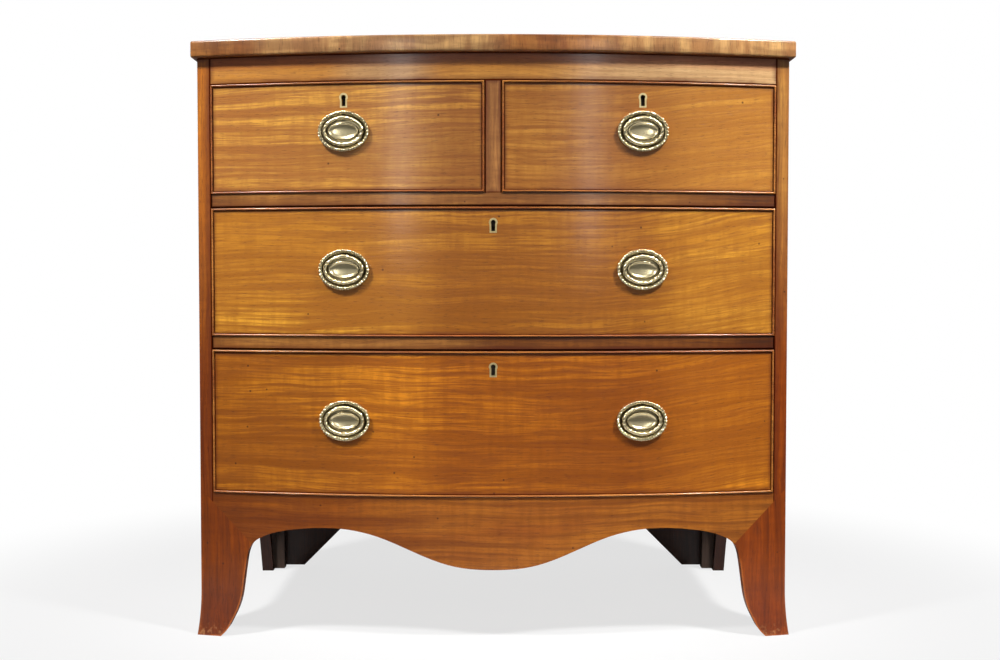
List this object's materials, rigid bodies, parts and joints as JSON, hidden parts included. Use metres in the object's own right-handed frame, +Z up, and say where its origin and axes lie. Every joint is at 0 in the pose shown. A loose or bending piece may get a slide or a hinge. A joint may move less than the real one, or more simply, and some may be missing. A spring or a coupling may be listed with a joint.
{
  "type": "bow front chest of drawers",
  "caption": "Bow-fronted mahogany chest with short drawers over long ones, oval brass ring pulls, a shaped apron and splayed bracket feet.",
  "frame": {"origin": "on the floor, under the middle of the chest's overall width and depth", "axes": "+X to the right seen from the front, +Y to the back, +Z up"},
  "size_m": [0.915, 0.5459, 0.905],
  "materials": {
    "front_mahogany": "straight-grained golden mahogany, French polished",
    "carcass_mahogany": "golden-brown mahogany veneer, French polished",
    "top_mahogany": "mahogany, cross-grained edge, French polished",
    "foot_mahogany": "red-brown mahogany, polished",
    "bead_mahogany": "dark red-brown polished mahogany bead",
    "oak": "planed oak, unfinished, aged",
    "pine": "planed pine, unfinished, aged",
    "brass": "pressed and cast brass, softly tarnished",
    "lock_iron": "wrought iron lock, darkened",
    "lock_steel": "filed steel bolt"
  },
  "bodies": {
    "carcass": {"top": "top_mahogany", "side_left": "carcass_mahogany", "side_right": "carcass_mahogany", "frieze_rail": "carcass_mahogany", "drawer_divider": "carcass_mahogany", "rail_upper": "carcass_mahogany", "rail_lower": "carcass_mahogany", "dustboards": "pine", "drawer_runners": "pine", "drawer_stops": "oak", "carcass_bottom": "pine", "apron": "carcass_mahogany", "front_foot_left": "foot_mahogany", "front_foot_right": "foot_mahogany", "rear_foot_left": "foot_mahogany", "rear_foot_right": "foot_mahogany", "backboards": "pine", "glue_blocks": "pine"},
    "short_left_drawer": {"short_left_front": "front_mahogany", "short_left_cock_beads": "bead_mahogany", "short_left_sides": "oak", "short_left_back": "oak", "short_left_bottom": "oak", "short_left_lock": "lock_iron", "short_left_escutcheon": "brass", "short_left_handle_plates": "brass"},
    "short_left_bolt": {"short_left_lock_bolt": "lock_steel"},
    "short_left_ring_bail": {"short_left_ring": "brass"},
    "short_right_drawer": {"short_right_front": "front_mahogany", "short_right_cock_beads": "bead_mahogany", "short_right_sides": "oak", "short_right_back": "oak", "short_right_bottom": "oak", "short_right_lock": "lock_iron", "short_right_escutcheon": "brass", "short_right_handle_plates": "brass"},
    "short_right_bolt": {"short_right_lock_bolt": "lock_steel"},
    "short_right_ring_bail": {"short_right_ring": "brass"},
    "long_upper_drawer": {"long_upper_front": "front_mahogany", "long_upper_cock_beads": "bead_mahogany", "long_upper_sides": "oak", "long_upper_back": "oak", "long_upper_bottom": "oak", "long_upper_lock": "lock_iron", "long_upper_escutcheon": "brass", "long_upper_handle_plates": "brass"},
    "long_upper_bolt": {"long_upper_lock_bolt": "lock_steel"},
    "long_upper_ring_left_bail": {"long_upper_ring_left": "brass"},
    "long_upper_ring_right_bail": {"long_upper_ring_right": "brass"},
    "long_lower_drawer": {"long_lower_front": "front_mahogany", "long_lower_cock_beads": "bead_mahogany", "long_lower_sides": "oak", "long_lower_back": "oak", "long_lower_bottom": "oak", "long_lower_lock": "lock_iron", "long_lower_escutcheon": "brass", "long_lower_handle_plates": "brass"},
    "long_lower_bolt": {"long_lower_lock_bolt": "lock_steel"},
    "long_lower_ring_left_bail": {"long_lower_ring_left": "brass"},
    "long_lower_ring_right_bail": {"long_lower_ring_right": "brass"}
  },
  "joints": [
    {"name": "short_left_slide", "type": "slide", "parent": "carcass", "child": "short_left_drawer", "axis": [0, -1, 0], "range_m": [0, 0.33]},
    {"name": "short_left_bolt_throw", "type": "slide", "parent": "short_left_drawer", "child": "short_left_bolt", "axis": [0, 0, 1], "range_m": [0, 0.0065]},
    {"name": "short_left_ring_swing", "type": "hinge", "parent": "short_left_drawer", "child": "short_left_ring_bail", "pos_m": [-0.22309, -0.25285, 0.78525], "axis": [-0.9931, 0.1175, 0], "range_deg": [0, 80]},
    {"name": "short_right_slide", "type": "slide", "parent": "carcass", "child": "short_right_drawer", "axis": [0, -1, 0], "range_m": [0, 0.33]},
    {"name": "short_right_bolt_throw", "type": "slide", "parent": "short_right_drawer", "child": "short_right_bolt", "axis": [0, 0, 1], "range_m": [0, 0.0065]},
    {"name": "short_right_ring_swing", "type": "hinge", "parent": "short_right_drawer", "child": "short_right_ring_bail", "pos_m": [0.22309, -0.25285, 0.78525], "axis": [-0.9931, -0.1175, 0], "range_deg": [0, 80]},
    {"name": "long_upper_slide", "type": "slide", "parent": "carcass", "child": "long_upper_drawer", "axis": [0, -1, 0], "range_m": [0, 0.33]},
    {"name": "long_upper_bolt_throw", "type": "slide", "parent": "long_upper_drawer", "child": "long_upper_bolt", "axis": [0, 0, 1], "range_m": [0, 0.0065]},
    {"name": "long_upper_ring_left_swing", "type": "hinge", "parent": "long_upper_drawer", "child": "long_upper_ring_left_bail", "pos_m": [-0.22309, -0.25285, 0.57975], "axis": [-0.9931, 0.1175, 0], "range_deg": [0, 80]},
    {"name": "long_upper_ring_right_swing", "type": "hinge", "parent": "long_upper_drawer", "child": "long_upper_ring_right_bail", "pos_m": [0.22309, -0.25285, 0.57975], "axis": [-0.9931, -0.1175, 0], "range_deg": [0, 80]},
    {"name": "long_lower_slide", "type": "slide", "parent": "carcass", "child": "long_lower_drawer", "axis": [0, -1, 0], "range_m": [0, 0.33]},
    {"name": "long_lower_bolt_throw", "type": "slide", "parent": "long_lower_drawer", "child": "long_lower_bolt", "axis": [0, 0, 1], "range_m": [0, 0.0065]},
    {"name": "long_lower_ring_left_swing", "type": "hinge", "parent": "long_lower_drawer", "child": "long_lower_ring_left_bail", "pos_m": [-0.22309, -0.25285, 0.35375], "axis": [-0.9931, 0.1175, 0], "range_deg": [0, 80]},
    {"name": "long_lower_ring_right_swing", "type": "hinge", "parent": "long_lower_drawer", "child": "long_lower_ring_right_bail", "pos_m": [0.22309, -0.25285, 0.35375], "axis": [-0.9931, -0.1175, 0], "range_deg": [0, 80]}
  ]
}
● ● ● ●
Write the listing out again, exactly as shown above.

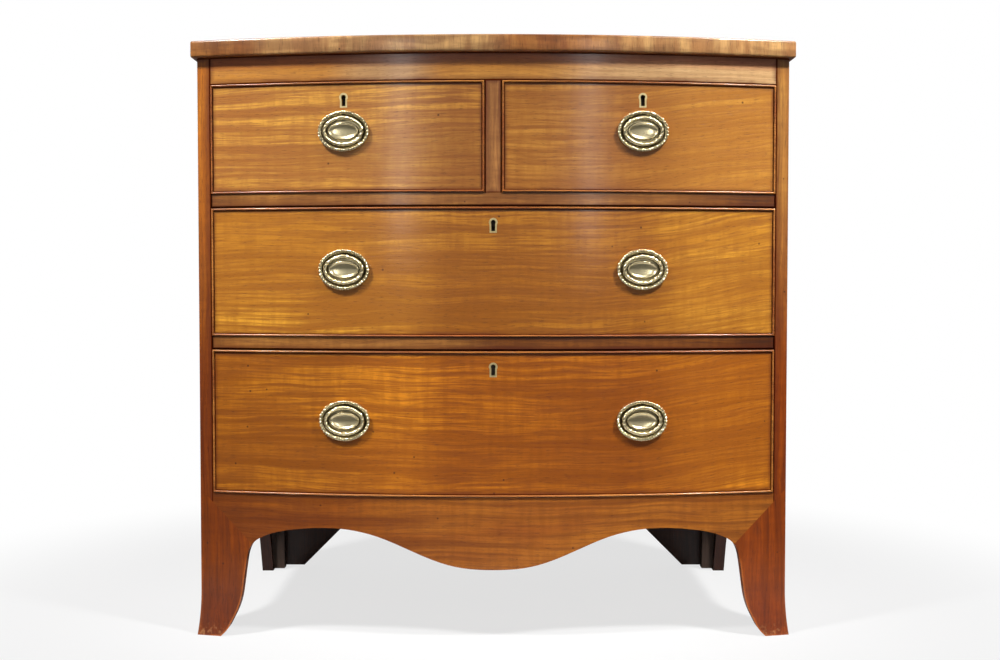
List this object's materials, rigid bodies, parts and joints as JSON, hidden parts included. Use metres in the object's own right-handed frame, +Z up, and say where its origin and axes lie. Every joint is at 0 in the pose shown. A loose or bending piece may get a slide or a hinge. A joint may move less than the real one, or more simply, and some may be missing. A spring or a coupling may be listed with a joint.
{
  "type": "bow front chest of drawers",
  "caption": "Bow-fronted mahogany chest with short drawers over long ones, oval brass ring pulls, a shaped apron and splayed bracket feet.",
  "frame": {"origin": "on the floor, under the middle of the chest's overall width and depth", "axes": "+X to the right seen from the front, +Y to the back, +Z up"},
  "size_m": [0.915, 0.5459, 0.905],
  "materials": {
    "front_mahogany": "straight-grained golden mahogany, French polished",
    "carcass_mahogany": "golden-brown mahogany veneer, French polished",
    "top_mahogany": "mahogany, cross-grained edge, French polished",
    "foot_mahogany": "red-brown mahogany, polished",
    "bead_mahogany": "dark red-brown polished mahogany bead",
    "oak": "planed oak, unfinished, aged",
    "pine": "planed pine, unfinished, aged",
    "brass": "pressed and cast brass, softly tarnished",
    "lock_iron": "wrought iron lock, darkened",
    "lock_steel": "filed steel bolt"
  },
  "bodies": {
    "carcass": {"top": "top_mahogany", "side_left": "carcass_mahogany", "side_right": "carcass_mahogany", "frieze_rail": "carcass_mahogany", "drawer_divider": "carcass_mahogany", "rail_upper": "carcass_mahogany", "rail_lower": "carcass_mahogany", "dustboards": "pine", "drawer_runners": "pine", "drawer_stops": "oak", "carcass_bottom": "pine", "apron": "carcass_mahogany", "front_foot_left": "foot_mahogany", "front_foot_right": "foot_mahogany", "rear_foot_left": "foot_mahogany", "rear_foot_right": "foot_mahogany", "backboards": "pine", "glue_blocks": "pine"},
    "short_left_drawer": {"short_left_front": "front_mahogany", "short_left_cock_beads": "bead_mahogany", "short_left_sides": "oak", "short_left_back": "oak", "short_left_bottom": "oak", "short_left_lock": "lock_iron", "short_left_escutcheon": "brass", "short_left_handle_plates": "brass"},
    "short_left_bolt": {"short_left_lock_bolt": "lock_steel"},
    "short_left_ring_bail": {"short_left_ring": "brass"},
    "short_right_drawer": {"short_right_front": "front_mahogany", "short_right_cock_beads": "bead_mahogany", "short_right_sides": "oak", "short_right_back": "oak", "short_right_bottom": "oak", "short_right_lock": "lock_iron", "short_right_escutcheon": "brass", "short_right_handle_plates": "brass"},
    "short_right_bolt": {"short_right_lock_bolt": "lock_steel"},
    "short_right_ring_bail": {"short_right_ring": "brass"},
    "long_upper_drawer": {"long_upper_front": "front_mahogany", "long_upper_cock_beads": "bead_mahogany", "long_upper_sides": "oak", "long_upper_back": "oak", "long_upper_bottom": "oak", "long_upper_lock": "lock_iron", "long_upper_escutcheon": "brass", "long_upper_handle_plates": "brass"},
    "long_upper_bolt": {"long_upper_lock_bolt": "lock_steel"},
    "long_upper_ring_left_bail": {"long_upper_ring_left": "brass"},
    "long_upper_ring_right_bail": {"long_upper_ring_right": "brass"},
    "long_lower_drawer": {"long_lower_front": "front_mahogany", "long_lower_cock_beads": "bead_mahogany", "long_lower_sides": "oak", "long_lower_back": "oak", "long_lower_bottom": "oak", "long_lower_lock": "lock_iron", "long_lower_escutcheon": "brass", "long_lower_handle_plates": "brass"},
    "long_lower_bolt": {"long_lower_lock_bolt": "lock_steel"},
    "long_lower_ring_left_bail": {"long_lower_ring_left": "brass"},
    "long_lower_ring_right_bail": {"long_lower_ring_right": "brass"}
  },
  "joints": [
    {"name": "short_left_slide", "type": "slide", "parent": "carcass", "child": "short_left_drawer", "axis": [0, -1, 0], "range_m": [0, 0.33]},
    {"name": "short_left_bolt_throw", "type": "slide", "parent": "short_left_drawer", "child": "short_left_bolt", "axis": [0, 0, 1], "range_m": [0, 0.0065]},
    {"name": "short_left_ring_swing", "type": "hinge", "parent": "short_left_drawer", "child": "short_left_ring_bail", "pos_m": [-0.22309, -0.25285, 0.78525], "axis": [-0.9931, 0.1175, 0], "range_deg": [0, 80]},
    {"name": "short_right_slide", "type": "slide", "parent": "carcass", "child": "short_right_drawer", "axis": [0, -1, 0], "range_m": [0, 0.33]},
    {"name": "short_right_bolt_throw", "type": "slide", "parent": "short_right_drawer", "child": "short_right_bolt", "axis": [0, 0, 1], "range_m": [0, 0.0065]},
    {"name": "short_right_ring_swing", "type": "hinge", "parent": "short_right_drawer", "child": "short_right_ring_bail", "pos_m": [0.22309, -0.25285, 0.78525], "axis": [-0.9931, -0.1175, 0], "range_deg": [0, 80]},
    {"name": "long_upper_slide", "type": "slide", "parent": "carcass", "child": "long_upper_drawer", "axis": [0, -1, 0], "range_m": [0, 0.33]},
    {"name": "long_upper_bolt_throw", "type": "slide", "parent": "long_upper_drawer", "child": "long_upper_bolt", "axis": [0, 0, 1], "range_m": [0, 0.0065]},
    {"name": "long_upper_ring_left_swing", "type": "hinge", "parent": "long_upper_drawer", "child": "long_upper_ring_left_bail", "pos_m": [-0.22309, -0.25285, 0.57975], "axis": [-0.9931, 0.1175, 0], "range_deg": [0, 80]},
    {"name": "long_upper_ring_right_swing", "type": "hinge", "parent": "long_upper_drawer", "child": "long_upper_ring_right_bail", "pos_m": [0.22309, -0.25285, 0.57975], "axis": [-0.9931, -0.1175, 0], "range_deg": [0, 80]},
    {"name": "long_lower_slide", "type": "slide", "parent": "carcass", "child": "long_lower_drawer", "axis": [0, -1, 0], "range_m": [0, 0.33]},
    {"name": "long_lower_bolt_throw", "type": "slide", "parent": "long_lower_drawer", "child": "long_lower_bolt", "axis": [0, 0, 1], "range_m": [0, 0.0065]},
    {"name": "long_lower_ring_left_swing", "type": "hinge", "parent": "long_lower_drawer", "child": "long_lower_ring_left_bail", "pos_m": [-0.22309, -0.25285, 0.35375], "axis": [-0.9931, 0.1175, 0], "range_deg": [0, 80]},
    {"name": "long_lower_ring_right_swing", "type": "hinge", "parent": "long_lower_drawer", "child": "long_lower_ring_right_bail", "pos_m": [0.22309, -0.25285, 0.35375], "axis": [-0.9931, -0.1175, 0], "range_deg": [0, 80]}
  ]
}